Managed services is a linear process. It’s probably nigh on impossible, operationally, for a carrier to reverse a large outsourcing contract and so it follows that those contracts already in place will continue to evolve. The network, for some carriers, may no longer be a core competency. But is it still a core asset – do the carriers still need to own their networks? This is a topic that generates some debate.
Alcatel Lucent’s Andreas Herzog is clear on where he thinks the sector will go: “Operators will sell their networks to consortiums of vendors and investors that want to be network owners. I’m not sure about the timing but we already have several operators that have sold off certain parts of the network, say the backhaul. We believe that’s going to increase.”

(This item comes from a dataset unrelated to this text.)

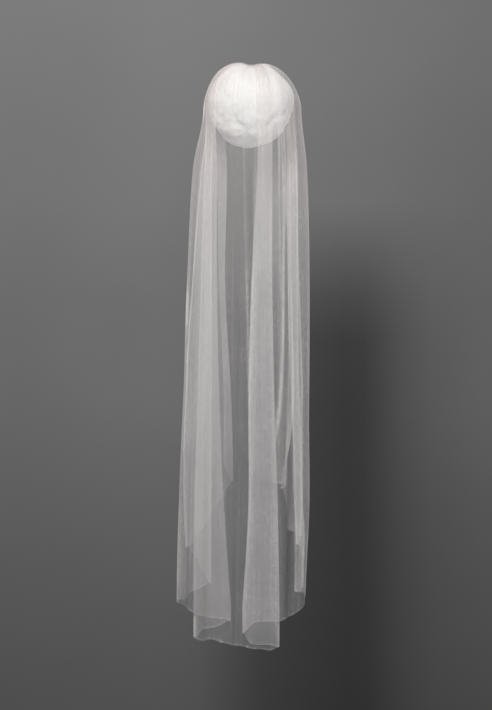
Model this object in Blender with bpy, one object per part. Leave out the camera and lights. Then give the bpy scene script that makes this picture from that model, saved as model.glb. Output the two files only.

Herzog’s competitors are less willing to back such a fundamental shift. “I think today that this is not the way to go forward,” says Mats Agvieri, of Ericsson. “Logically you might say that if we can share everything, if the vendor owned the network, it could be cheaper. But the reality is that this is not as easy as it sounds.”
NSN’s Chowdhary is no more convinced. “It’s difficult to see how vendors will take the assets onto their books and then convert it to some kind of lease or opex model,” he says.

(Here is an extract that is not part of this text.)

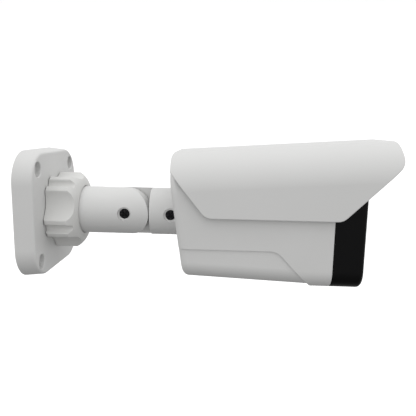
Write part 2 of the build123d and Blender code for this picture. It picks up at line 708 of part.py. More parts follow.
def light_sensor():
    y, z = LIGHT_SENSOR_PLACE
    face = IR_BOARD_X + BOARD_T
    body = tube_x(1.9, face, face + 5.5, y, z)
    return fillet(body.edges().group_by(Axis.X)[-1], 1.2)


# ---- Sun shield ----
def shield_bar(inset, back=80.0, front=280.0):
    """Solid under the shield's outer surface, or under its inner surface with an inset."""
    width = SHIELD_W - 2 * inset
    low = -60.0
    outline = Rectangle(width, SHIELD_TOP - inset - low)
    high = outline.vertices().group_by(Axis.Y)[-1]
    outline = fillet(high, SHIELD_R - inset)
    section = Plane.YZ.offset(back) * Pos(0, (SHIELD_TOP - inset + low) / 2) * outline
    bar = extrude(section, amount=front - back)
    pivot = Pos(SHIELD_REF_X, 0, SHIELD_TOP)
    return pivot * Rot(0, -SHIELD_RISE, 0) * pivot.inverse() * bar


def shield_profile():
    """Side view of the shield, with its rounded tips and the sloping wing edges."""
    corners = [((105.5, 33.5), 0.8), ((129.3, SHIELD_WING_Z), 9.0), ((218.4, SHIELD_WING_Z), 9.0),
               ((256.0, 41.0), 11.0), ((254.2, 62.0), 8.0), ((105.1, 49.8), SHIELD_REAR_R)]
    points = [point for point, _ in corners]
    outline = make_face(Polyline(*points, points[0]))
    for point, radius in corners:
        corner = outline.vertices().sort_by_distance(Vector(*point))[0]
        outline = fillet(corner, radius)
    return extrude(Plane.XZ * outline, amount=60, both=True)


def rail_profile(gap=0.0):
    """T section of one rail seen from the front, grown by gap."""
    low = HEAD_TOP
    stem = Pos(0, low + 1.5) * Rectangle(4 + 2 * gap, 3.0 + 2 * gap)
    head = Pos(0, low + 2.5) * Rectangle(8 + 2 * gap, 1.6 + 2 * gap)
    return stem + head


def rail_screw_places():
    return [(x, side * RAIL_Y) for x in (RAIL_BACK + 8, RAIL_FRONT - 8) for side in (-1, 1)]


def shield_rails():
    rails = []
    for side in (-1, 1):
        section = Plane.YZ.offset(RAIL_BACK) * Pos(side * RAIL_Y, 0) * rail_profile()
        rail = extrude(section, amount=RAIL_FRONT - RAIL_BACK)
        for x, y in rail_screw_places():
            rail -= rod_z(1.35, x, y, HEAD_TOP - 1, HEAD_TOP + 2.2)
        rails.append(rail)
    return rails


def rail_screws():
    """Screws from inside the housing's roof up into the rails."""
    under = HEAD_TOP - WALL - 0.25
    return [rod_z(2.4, x, y, under - 1.6, under) + rod_z(1.3, x, y, under, HEAD_TOP + 2.1)
            for x, y in rail_screw_places()]


def sun_shield():
    shell = (shield_bar(0.0) - shield_bar(SHIELD_T)) & shield_profile()
    shell = fillet(shell.edges(), RIM_R)
    inner = shield_bar(SHIELD_T - 0.5)
    for side in (-1, 1):
        for x in (132.0, 186.0):
            lug = block(x, x + 16, side * RAIL_Y - 6.5, side * RAIL_Y + 6.5, HEAD_TOP + 0.8, 60)
            slot = Plane.YZ.offset(x - 1) * Pos(side * RAIL_Y, 0) * rail_profile(0.3)
            shell += (lug & inner) - extrude(slot, amount=18)
    return shell


PIECES = {
    "base_plate": base_plate,
    "wall_gasket": wall_gasket,
    "cable_grommet": cable_grommet,
    "thrust_seal": thrust_seal,
    "clamp_collar": clamp_collar,
    "slip_washer": slip_washer,
    "lock_ring": lock_ring,
    "inner_arm": inner_arm,
    "elbow_screw": elbow_screw,
    "friction_washer": friction_washer,
    "elbow_nut": elbow_nut,
    "outer_arm": outer_arm,
    "roll_screw": roll_screw,
    "head_stem": head_stem,
    "stem_washer": stem_washer,
    "stem_plug": stem_plug,
    "housing": housing,
    "service_cover": service_cover,
    "service_gasket": service_gasket,
    "service_screws": service_screws,
    "front_gasket": front_gasket,
    "front_bezel": front_bezel,
    "bezel_screws": bezel_screws,
    "front_window": front_window,
    "window_gasket": window_gasket,
    "front_mask": front_mask,
    "lens_baffle": lens_baffle,
    "lens_barrel": lens_barrel,
    "front_lens_glass": front_lens_glass,
    "rear_lens_glass": rear_lens_glass,
    "lens_holder": lens_holder,
    "filter_shuttle": filter_shuttle,
    "filter_glasses": filter_glasses,
    "filter_coil": filter_coil,
    "image_sensor": image_sensor,
    "sensor_board": sensor_board,
    "sensor_posts": sensor_posts,
    "sensor_screws": sensor_screws,
    "bracket": bracket,
    "bracket_screws": bracket_screws,
    "main_board": main_board,
    "board_screws": board_screws,
    "main_chips": main_chips,
    "network_socket": network_socket,
    "card_socket": card_socket,
    "memory_card": memory_card,
    "reset_switch": reset_switch,
    "reset_button": reset_button,
    "drying_bag": drying_bag,
    "infrared_board": infrared_board,
    "infrared_emitters": infrared_emitters,
    "emitter_lenses": emitter_lenses,
    "light_sensor": light_sensor,
    "shield_rails": shield_rails,
    "rail_screws": rail_screws,
    "sun_shield": sun_shield,
}


def main():
    os.makedirs("parts", exist_ok=True)
    for name, make in PIECES.items():
        shape = make()
        if isinstance(shape, list):
            shape = Compound(children=shape)
        export_step(shape, f"parts/{name}.step")


main()
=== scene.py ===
"""Finish for a wall-mounted bullet camera, laid out as a Blender add-on and run as a script."""

import bmesh
import bpy
import numpy as np
from mathutils import Matrix, Vector


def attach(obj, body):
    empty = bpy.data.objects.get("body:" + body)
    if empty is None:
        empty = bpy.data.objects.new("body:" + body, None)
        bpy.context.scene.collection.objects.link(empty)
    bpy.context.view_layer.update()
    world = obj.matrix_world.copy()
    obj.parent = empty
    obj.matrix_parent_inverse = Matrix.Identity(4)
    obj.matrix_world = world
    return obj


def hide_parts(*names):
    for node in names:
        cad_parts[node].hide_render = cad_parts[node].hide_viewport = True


bl_info = {
    "name": "Bullet camera finish",
    "version": (1, 0, 0),
    "blender": (4, 5, 0),
    "location": "View3D > Sidebar > Bullet Camera",
    "description": "Gives the packed bullet camera its surfaces, stage and studio light",
    "category": "Object",
}

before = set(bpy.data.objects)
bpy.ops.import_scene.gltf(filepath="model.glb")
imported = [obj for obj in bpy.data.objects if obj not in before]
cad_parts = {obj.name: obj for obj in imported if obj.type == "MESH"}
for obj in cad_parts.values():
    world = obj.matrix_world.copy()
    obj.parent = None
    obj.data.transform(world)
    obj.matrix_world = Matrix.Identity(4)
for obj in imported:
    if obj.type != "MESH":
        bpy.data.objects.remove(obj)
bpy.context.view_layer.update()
MM = 0.001
NOISE_LOW = 0.3     # smooth noise seldom leaves this range
NOISE_HIGH = 0.7
BAG_CENTRE_X = 0.137
BAG_CENTRE_Z = 0.021
BAG_CROWN = 0.0022  # rise of each face at the middle
BAG_SEAL = 0.0001   # half the thickness of the pressed ends
BEAD_SPACING = 0.00034
BEAD_RISE = 0.00022
CAMERA_PLACE = (0.1439, -0.3482, 0.0635)
CAMERA_TURN = (-2.47, 9.84, 0.98)  # degrees to the right, downwards, and about its own axis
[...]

Don Price believes that ultimately a collaboration on network is the only way forward, and that separate deployments simply duplicate effort and expenditure. It’s conceivable that this scenario could be unappealing to the vendors as it would reduce the amount of assets that needed managing, and therefore the size of the sector overall. Nonetheless, this is how Price sees the market shaping out.
“As we go forward in the industry, as a network community, let’s build one highway; one common infrastructure. Then we can let the sales and marketing guys compete on the cars.”
There are still carriers who won’t consider outsourcing and, while this is the case, Price’s vision of the future is likely to remain just a vision. There is no doubt, however, that the growth of managed services has set the carrier community on a path that will see greater evolution going forward. Today we’re getting just the first indication of how tomorrow’s operator may look.